The visual memory I had of this moment: of me turning, unaware, not conserving how much space I was taking up, almost bumping him with my backpack or hitting him with my arms. The alarm I felt. Frightening!
riled … then not
Truth be told, I was angry at them, especially the guy in the lead. Legit, I could have knocked him over as I turned, unaware of his presence. I could have killed him. Manslaughter it would have been, for sure, but dead is dead. It may have been an unexpected emotional response (and one I have more power about now), but I felt vulnerable in the face of his decisions. I felt frightened for almost doing something I could never conceive myself of doing: causing someone’s death. I felt vulnerable in the face of his momentary lack of common of common sense and in the awareness that his life, my life, could have forever changed in that moment. I was shaken to my core.
Now, I can see more clearly the support, the guidance and the help Life provides us. It was a moment, yes. It was intense, yes. That guy didn’t, of course, wish to cause his death. It was a mistake, a momentary lapse he made. He was ok. I was ok. Nothing happened. Everyone was safe. Things happen.

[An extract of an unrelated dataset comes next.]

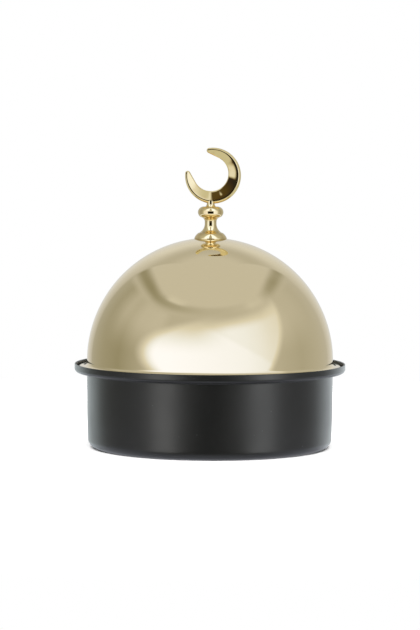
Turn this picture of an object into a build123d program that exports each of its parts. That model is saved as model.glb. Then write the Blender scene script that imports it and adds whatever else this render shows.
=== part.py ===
# Date bowl: a low black bowl with a stepped rim, a polished domed lid that stands
# inside the rim's upright lip, and a turned finial with a crescent on top of the dome.
# Frame: millimetres, +Z up, origin on the floor at the middle of the base.
# The crescent lies in the XZ plane and faces -Y, the side that the front view sees.

from build123d import *
from math import cos, radians, sin, sqrt, tan
import os

os.makedirs("parts", exist_ok=True)

# Bowl sizes
rim_radius = 100.0  # outside of the upright lip
lip_top = 61.9  # height of the lip's top edge above the floor
lip_height = 6.3  # lip's outside face, from the ledge's underside to the top edge
ledge_width = 9.25  # how far the lip's outside stands out from the wall's outside
bowl_sheet = 1.2  # sheet thickness of the bowl
lip_bend = 2.8  # outside radius of the bend from ledge to lip
ledge_bend = 1.6  # outside radius of the bend from wall to ledge
lip_edge = 0.5  # rounding of the lip's top edge
draw_in_height = 23.0  # the wall narrows a little below this height
draw_in_angle = 2.2  # degrees from the vertical, below that height
draw_in_bend = 200.0  # radius of the soft turn where it starts to narrow
base_corner = 6.5  # outside radius of the bottom corner
panel_margin = 12.0  # flat ring that the bowl stands on, from the corner to the raised panel
panel_slope = 3.0  # width of the slope up to the panel
panel_rise = 1.0  # how far the middle of the base is raised off the floor
panel_bend = 1.5  # radius of the bends at the panel's slope

# Dome sizes
dome_sheet = 0.8  # sheet thickness of the lid
lid_play = 0.2  # from the lid's edge to the start of the lip's bend
skirt_height = 3.5  # the lid's turned-down edge, from the ledge to the rim's top
flange_width = 6.1  # flat rim, from the dome's wall to the lid's edge
flange_bend = 1.2  # outside radius of the turned-down edge
cove_radius = 3.0  # hollow corner between the rim and the dome's wall
dome_straight = 0.4  # upright band between the cove and the half sphere
seat_radius = 9.0  # flat pressed into the dome's top for the finial
stud_clearance = 0.1  # radial play round the stud in the bell and the bead
dome_hole_play = 0.3  # radial play round the stud in the dome

# Finial sizes
bell_radius = 12.0  # widest part, on the dome
bell_land = 0.5  # upright edge at the bell's foot
bell_skirt_height = 4.1  # from the seat up to the step
bell_skirt_bulge = 0.35  # how far the skirt swells beyond a straight cone
step_radius = 9.0  # skirt's radius at the step
step_depth = 0.45  # how far the step goes in
waist_radius = 4.35  # thinnest part of the finial
waist_height = 10.8  # from the seat up to the waist
bell_height = 12.3  # from the seat up to the seam with the bead
bell_gap = 0.05  # air between the bell's rim and the dome's curve
bead_radius = 9.4  # widest part of the bead
bead_round = 4.2  # radius of the bead's rounded edge
bead_middle = 7.0  # from the seam up to the bead's widest part
bead_crease = 7.3  # radius where the stem's flare meets the bead
stud_radius = 2.0  # M4 thread, drawn at its outside diameter
thread_depth = 5.0  # length of thread in the crescent's neck

# Crescent sizes
crescent_radius = 20.6  # outside of the crescent
crescent_shift = 1.6  # crescent's middle, to the right of the stud
crescent_turn = -43.0  # degrees from +X to the middle of its thick side
crescent_thick = 9.9  # widest part, across the thick side
inner_offset = 2.2  # how far the inner circle's middle lies towards the opening
crescent_depth = 6.0  # front to back at the ridge
outer_band = 2.4  # rounded band between the outside and the ridge, on the thick side
inner_edge = 0.8  # thickness of the inner edge
horn_taper = 17.7  # degrees that each horn's inner edge closes towards the opening's axis
horn_round = 1.9  # rounding of a horn's end
neck_radius = 3.8  # crescent's foot on the bead
neck_waist = 2.9  # its thinnest part
neck_height = 2.15  # from the bead to the crescent's outside
neck_reach = 2.4  # how far the neck runs on into the crescent

# Fixings under the dome
washer_radius = 6.0
washer_thick = 1.0
spring_radius = 3.8
spring_thick = 1.0
spring_slit = 0.8  # gap of the split ring
nut_flats = 7.0  # across the flats
nut_height = 3.2
nut_cap_radius = 3.2  # domed end of the nut
thread_past_nut = 1.2  # stud's end above the inside of the cap


# Sizes that follow from the ones above
wall_radius = rim_radius - ledge_width
ledge_under = lip_top - lip_height
ledge_top = ledge_under + bowl_sheet
flange_radius = rim_radius - lip_bend - lid_play
flange_top = ledge_top + skirt_height
dome_radius = flange_radius - flange_width
dome_middle = flange_top + cove_radius + dome_straight
seat_top = dome_middle + sqrt(dome_radius**2 - seat_radius**2)
stud_hole = stud_radius + stud_clearance
waist_seam = seat_top + bell_height
bead_top = waist_seam + bead_middle + bead_round
crescent_middle = bead_top + neck_height + sqrt(crescent_radius**2 - crescent_shift**2)
seat_under = seat_top - dome_sheet
washer_under = seat_under - washer_thick
nut_top = washer_under - spring_thick


# The bowl is one sheet: its underside is drawn once and the sheet lies inside it.
base_radius = wall_radius - draw_in_height * tan(radians(draw_in_angle))
panel_edge = base_radius - base_corner - panel_margin
with BuildPart() as bowl:
    with BuildSketch(Plane.XZ):
        with BuildLine():
            outside = FilletPolyline(
                (0, panel_rise),
                (panel_edge - panel_slope, panel_rise),
                (panel_edge, 0),
                (base_radius, 0),
                (wall_radius, draw_in_height),
                (wall_radius, ledge_under),
                (rim_radius, ledge_under),
                (rim_radius, lip_top),
                radius=[panel_bend, panel_bend, base_corner, draw_in_bend, ledge_bend, lip_bend],
            )
            offset(outside, amount=bowl_sheet, side=Side.LEFT)
        make_face()
    revolve(axis=Axis.Z)
    fillet(bowl.edges().group_by(Axis.Z)[-1], radius=lip_edge)
bowl.part.label = "bowl"
export_step(bowl.part, "parts/bowl.step")


# The dome is one sheet too: a flat seat, a half sphere, a cove, a rim and a turned-down edge.
with BuildPart() as dome:
    with BuildSketch(Plane.XZ):
        with BuildLine():
            seat = Line((stud_radius + dome_hole_play, seat_top), (seat_radius, seat_top))
            shell = RadiusArc(seat @ 1, (dome_radius, dome_middle), dome_radius)
            edge = FilletPolyline(
                shell @ 1,
                (dome_radius, flange_top),
                (flange_radius, flange_top),
                (flange_radius, ledge_top),
                radius=[cove_radius, flange_bend],
            )
            offset([seat, shell, edge], amount=dome_sheet, side=Side.RIGHT)
        make_face()
    revolve(axis=Axis.Z)
dome.part.label = "dome"
export_step(dome.part, "parts/dome.step")


# The bell stands on the seat, and its rim follows the dome's curve just above it.
under_curve = dome_radius + bell_gap
bell_rim = dome_middle + sqrt(under_curve**2 - bell_radius**2)
bell_rest = sqrt(under_curve**2 - (seat_top - dome_middle) ** 2)
with BuildPart() as finial_bell:
    with BuildSketch(Plane.XZ):
        with BuildLine():
            rest = Line((stud_hole, seat_top), (bell_rest, seat_top))
            hollow = RadiusArc(rest @ 1, (bell_radius, bell_rim), under_curve)
            land = Line(hollow @ 1, (bell_radius, bell_rim + bell_land))
            step_out = (step_radius, seat_top + bell_skirt_height)
            step_in = (step_radius - step_depth, seat_top + bell_skirt_height)
            skirt = SagittaArc(land @ 1, step_out, -bell_skirt_bulge)
            step = Line(skirt @ 1, step_in)
            flare = TangentArc((waist_radius, seat_top + waist_height), step_in, tangent=(0, -1))
            waist = Line(flare @ 0, (waist_radius, waist_seam))
            Polyline(waist @ 1, (stud_hole, waist_seam), (stud_hole, seat_top))
        make_face()
    revolve(axis=Axis.Z)
finial_bell.part.label = "finial_bell"
export_step(finial_bell.part, "parts/finial_bell.step")


# The bead is flattened, and its stem flares out of the waist to a crease under it.
bead_ring = bead_radius - bead_round
bead_centre = waist_seam + bead_middle
crease_drop = sqrt(bead_round**2 - (bead_crease - bead_ring) ** 2)
with BuildPart() as finial_bead:
    with BuildSketch(Plane.XZ):
        with BuildLine():
            stem = TangentArc(
                (waist_radius, waist_seam), (bead_crease, bead_centre - crease_drop), tangent=(0, 1)
            )
            side = ThreePointArc(stem @ 1, (bead_radius, bead_centre), (bead_ring, bead_top))
            Polyline(side @ 1, (stud_hole, bead_top), (stud_hole, waist_seam), stem @ 0)
        make_face()
    revolve(axis=Axis.Z)
finial_bead.part.label = "finial_bead"
export_step(finial_bead.part, "parts/finial_bead.step")


# The crescent's outline is cut from a plate, its rounded outside comes from a turned lens,
# and its sloping inner faces from an hourglass whose axis lies towards the opening.
# Sketches on the opening planes have +X along the opening's axis.
ridge_half = crescent_depth / 2
inner_half = inner_edge / 2
inner_radius = crescent_radius - crescent_thick + inner_offset
ridge_radius = crescent_radius - outer_band
slope = (ridge_radius + inner_offset - inner_radius) / (ridge_half - inner_half)
taper = radians(horn_taper)
taper_start = inner_offset + inner_radius * sin(taper)
taper_half = inner_radius * cos(taper)
past_edge = 1.2 * crescent_radius
gap_half = taper_half - (past_edge - taper_start) * tan(taper)
cutter_half = 2 * ridge_half
cutter_radius = inner_radius + slope * (cutter_half - inner_half)
opening_turn = radians(crescent_turn + 180)
opening_axis = Vector(cos(opening_turn), 0, sin(opening_turn))
crescent_origin = Vector(crescent_shift, 0, crescent_middle)
face_plane = Plane(origin=crescent_origin, x_dir=opening_axis, z_dir=(0, -1, 0))
lens_plane = Plane(origin=crescent_origin, x_dir=opening_axis, z_dir=face_plane.y_dir)
hole_plane = lens_plane.shift_origin(crescent_origin + opening_axis * inner_offset)
with BuildPart() as crescent:
    with BuildSketch(face_plane) as outline:
        Circle(crescent_radius)
        with Locations((inner_offset, 0)):
            Circle(inner_radius, mode=Mode.SUBTRACT)
        with BuildLine():
            Polyline(
                (taper_start, -taper_half),
                (past_edge, -gap_half),
                (past_edge, gap_half),
                (taper_start, taper_half),
                close=True,
            )
        make_face(mode=Mode.SUBTRACT)
        fillet(outline.vertices().group_by(Axis.X)[-1], radius=horn_round)
    extrude(amount=ridge_half, both=True)
    with BuildSketch(lens_plane):
        with BuildLine():
            front = Line((0, -ridge_half), (ridge_radius, -ridge_half))
            band = ThreePointArc(front @ 1, (crescent_radius, 0), (ridge_radius, ridge_half))
            Polyline(band @ 1, (0, ridge_half), (0, -ridge_half))
        make_face()
    revolve(axis=Axis(lens_plane.origin, (0, 1, 0)), mode=Mode.INTERSECT)
    with BuildSketch(hole_plane):
        with BuildLine():
            Polyline(
                (0, -cutter_half),
                (cutter_radius, -cutter_half),
                (inner_radius, -inner_half),
                (inner_radius, inner_half),
                (cutter_radius, cutter_half),
                (0, cutter_half),
                close=True,
            )
        make_face()
    revolve(axis=Axis(hole_plane.origin, (0, 1, 0)), mode=Mode.SUBTRACT)
    with BuildSketch(Plane.XZ):
        with BuildLine():
            neck = TangentArc(
                (neck_waist, bead_top + neck_height), (neck_radius, bead_top), tangent=(0, -1)
            )
            Polyline(
                neck @ 0,
                (neck_waist, bead_top + neck_height + neck_reach),
                (0, bead_top + neck_height + neck_reach),
                (0, bead_top),
                neck @ 1,
            )
        make_face()
    revolve(axis=Axis.Z)
    with BuildSketch(Plane.XY.offset(bead_top)):
        Circle(stud_radius)
    extrude(amount=thread_depth, mode=Mode.SUBTRACT)
crescent.part.label = "crescent"
export_step(crescent.part, "parts/crescent.step")


# Fixings, from the dome's underside down
with BuildPart() as flat_washer:
    with BuildSketch(Plane.XY.offset(washer_under)):
        Circle(washer_radius)
        Circle(stud_radius + dome_hole_play, mode=Mode.SUBTRACT)
    extrude(amount=washer_thick)
flat_washer.part.label = "flat_washer"
export_step(flat_washer.part, "parts/flat_washer.step")

with BuildPart() as spring_washer:
    with BuildSketch(Plane.XY.offset(nut_top)):
        Circle(spring_radius)
        Circle(stud_hole, mode=Mode.SUBTRACT)
        with Locations((spring_radius, 0)):
            Rectangle(2 * (spring_radius - stud_radius), spring_slit, mode=Mode.SUBTRACT)
    extrude(amount=spring_thick)
spring_washer.part.label = "spring_washer"
export_step(spring_washer.part, "parts/spring_washer.step")

# The stud runs from inside the cap nut to the end of the thread in the crescent's neck.
stud_bottom = nut_top - nut_height - thread_past_nut
with BuildPart() as stud:
    with BuildSketch(Plane.XY.offset(stud_bottom)):
        Circle(stud_radius)
    extrude(amount=bead_top + thread_depth - stud_bottom)
stud.part.label = "stud"
export_step(stud.part, "parts/stud.step")

nut_middle = nut_top - nut_height
with BuildPart() as cap_nut:
    with BuildSketch(Plane.XY.offset(nut_middle)):
        RegularPolygon(nut_flats / 2, 6, major_radius=False)
    extrude(amount=nut_height)
    with BuildSketch(Plane.XZ):
        with BuildLine():
            cap = RadiusArc((nut_cap_radius, nut_middle), (0, nut_middle - nut_cap_radius), nut_cap_radius)
            Polyline(cap @ 1, (0, nut_middle), cap @ 0)
        make_face()
    revolve(axis=Axis.Z)
    with BuildSketch(Plane.XY.offset(stud_bottom)):
        Circle(stud_radius)
    extrude(amount=nut_top - stud_bottom, mode=Mode.SUBTRACT)
cap_nut.part.label = "cap_nut"
export_step(cap_nut.part, "parts/cap_nut.step")
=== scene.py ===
# Date bowl: black lacquered bowl, mirror-polished gold lid, turned finial with a crescent.
# Metres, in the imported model's frame: +Z up, the camera looks along +Y.
from math import atan2, ceil, cos, pi, radians, sin, sqrt, tan

import bmesh
import bpy
import numpy as np
from mathutils import Matrix


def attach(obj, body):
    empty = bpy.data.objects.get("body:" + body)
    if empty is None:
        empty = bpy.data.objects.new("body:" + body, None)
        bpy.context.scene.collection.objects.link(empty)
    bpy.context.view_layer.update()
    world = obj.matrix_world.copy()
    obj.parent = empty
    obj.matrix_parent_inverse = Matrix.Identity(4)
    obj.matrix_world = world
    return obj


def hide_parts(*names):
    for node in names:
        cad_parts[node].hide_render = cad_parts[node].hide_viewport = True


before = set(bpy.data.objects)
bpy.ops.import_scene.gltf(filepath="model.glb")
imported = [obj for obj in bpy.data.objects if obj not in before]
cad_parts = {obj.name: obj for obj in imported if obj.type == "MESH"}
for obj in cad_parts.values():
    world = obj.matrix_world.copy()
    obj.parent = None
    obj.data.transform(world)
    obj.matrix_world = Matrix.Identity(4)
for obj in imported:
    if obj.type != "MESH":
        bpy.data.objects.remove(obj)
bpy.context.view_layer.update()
mm = 0.001
print("frame loaded:", sorted(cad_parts))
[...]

Not all bad things are bad things. For all I know, that moment with that guy made me walk more carefully on the rest of the trail and maybe helped me avoid some possible pitfall ahead. Maybe that moment made me more considerate about my own “Passing on your left” statements when out bicycling or scootering.

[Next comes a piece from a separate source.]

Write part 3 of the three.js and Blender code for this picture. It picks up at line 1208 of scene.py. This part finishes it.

All our experiences add up to make us who we are.
Yet the old story of something — for me, and in this case, the feeling of vulnerability, fear, anger, fright — need not be the story told forever. Stories evolve because we evolve. Perspective changes as we change. I can see more now, about myself, others, the world. I have richly more experiences in life.

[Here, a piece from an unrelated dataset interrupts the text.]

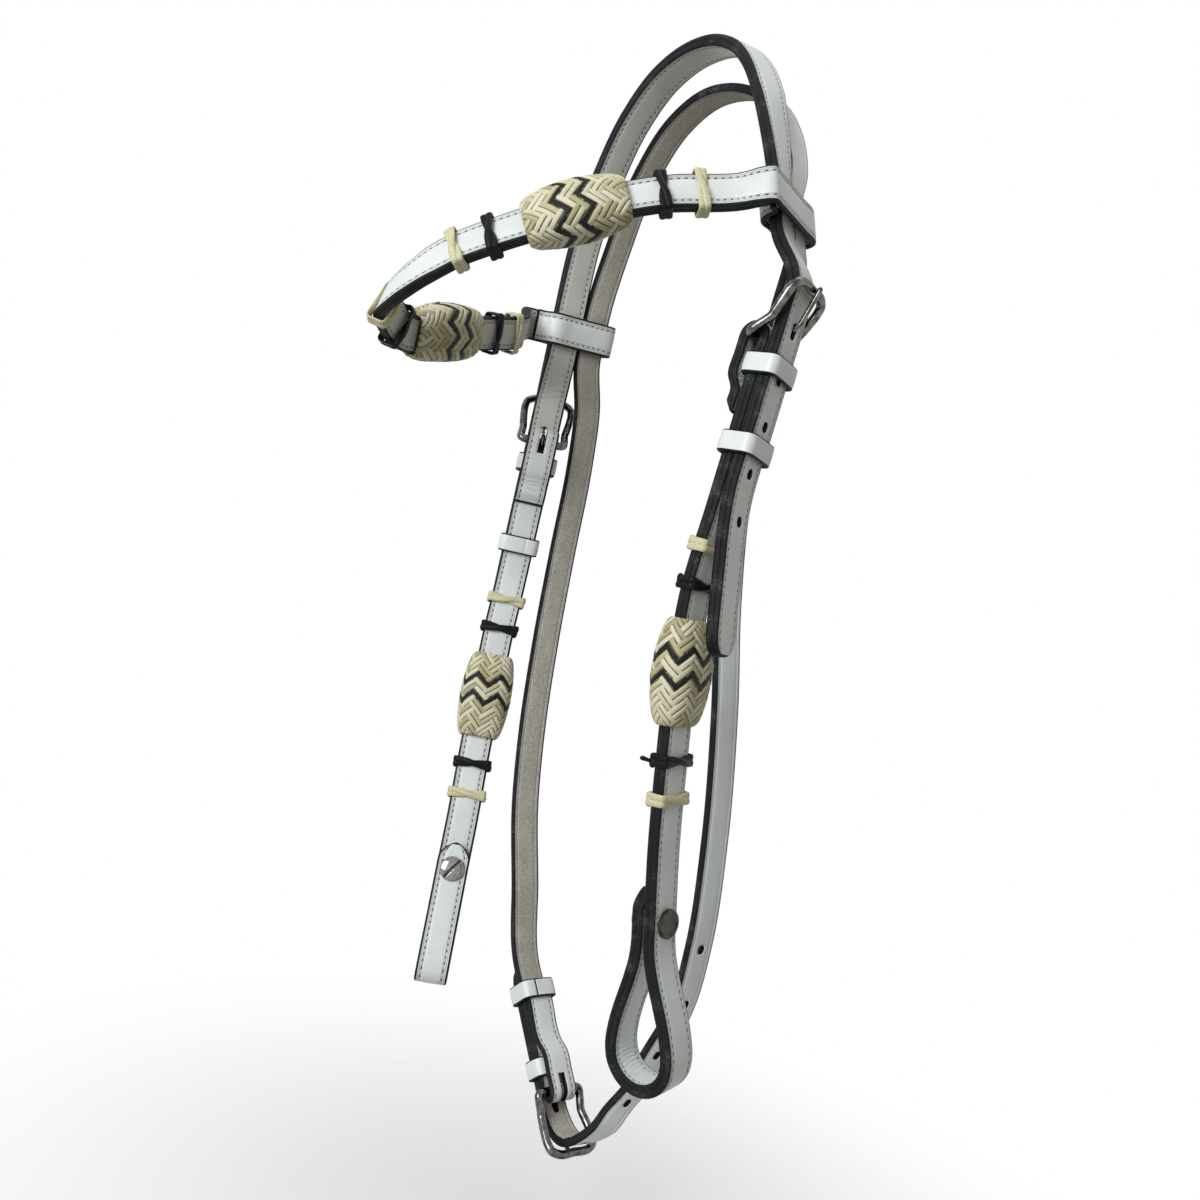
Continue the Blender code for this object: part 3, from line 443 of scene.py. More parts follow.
@dataclass(frozen=True)
class Seat:
    """Where a strap folds round a buckle's bar: the bar's centre and the strap's directions."""

    bar: Array
    along: Array
    across: Array
    out: Array
    width: float
    thick: float
    fold_thick: float
    turn_back: float
    frame_turn: float

    @property
    def fold_radius(self) -> float:
        """The middle of the folded leather, from the bar's centre."""
        return WIRE_RADIUS + SEAT_GAP + self.fold_thick / 2

    @property
    def outer_face(self) -> float:
        """The strap's outer face, from the bar's centre."""
        return self.fold_radius + self.fold_thick / 2

    @property
    def inner_face(self) -> float:
        """The strap's inner face, from the bar's centre."""
        return self.outer_face - self.thick

    @property
    def main_middle(self) -> float:
        """The middle of the strap, from the bar's centre."""
        return self.outer_face - self.thick / 2

    @property
    def billet_middle(self) -> float:
        """The middle of the billet that lies on the strap."""
        return self.outer_face + LAYER_GAP + self.thick / 2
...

, some, I know, being the momentarily careless person and frightening someone else, or being the one not aware of others’ and their position and perspective; and causing harm in some way, shape or form. Other times being someone’s aid or inspiration.
Experiences mix with other experiences and become even richer. They’re not simply cumulative. They’re exponentially expansive, each forming, informing and transforming what is happening now, what happened before and what may be assumed and expected by the experiencer going forth.
I can remember that moment on Twister Falls, when I turned abruptly, arms flailing as I spoke, my backpack making my body wider. I can remember the pure panic I felt as the guy had to move quickly to avoid me possibly knocking him over. And I can remember it all in rich full color, an intense physical sensation of hormones released and racing through my body; my heart and all systems at full and instant alert.
And I can remember that experience from a then and vulnerable perspective, or from a now and walking-in-my-power perspective.
Rewriting the stories of our lives is not about changing the facts, but about seeing the full picture of what was happening back then, of who we were and how we contributed to a situation, and how we were impacted by it; it’s about having an expanded perspective on our Then Lives from our Now Lives. From our Now Wisdom. And to see, in richer and richer detail, how every thread of our lives, every experience large and (especially) small, makes us, us.
To stand in appreciation for our life now, for a moment, for many moments, for anything in one’s life, includes embracing that all prior moments, stories and experiences–in their full and complete sum total–are exactly the circumstances that lead us to this exact moment of appreciation. Not a thread more, nor a thread less could have done so.
And, so, I rewrite this story of “Way, way too close for comfort” and my story of almost killing someone; perhaps, instead, I will write and tell a story of grace experienced and forgiveness granted for mistakes made; or as a reminder to myself about being attentive, safe and considerate, not just on narrow paths high above rocky gorges below, but maybe about life and people and being, overall.
Stories stuck in time and perspective become heavy to carry, like stones. Stories that evolve as we evolve, that shed light on how we became who we are through the tapestry of life–the innumerable threads of experiences and memories–these become treasures, not stones, Lights, which shine from within.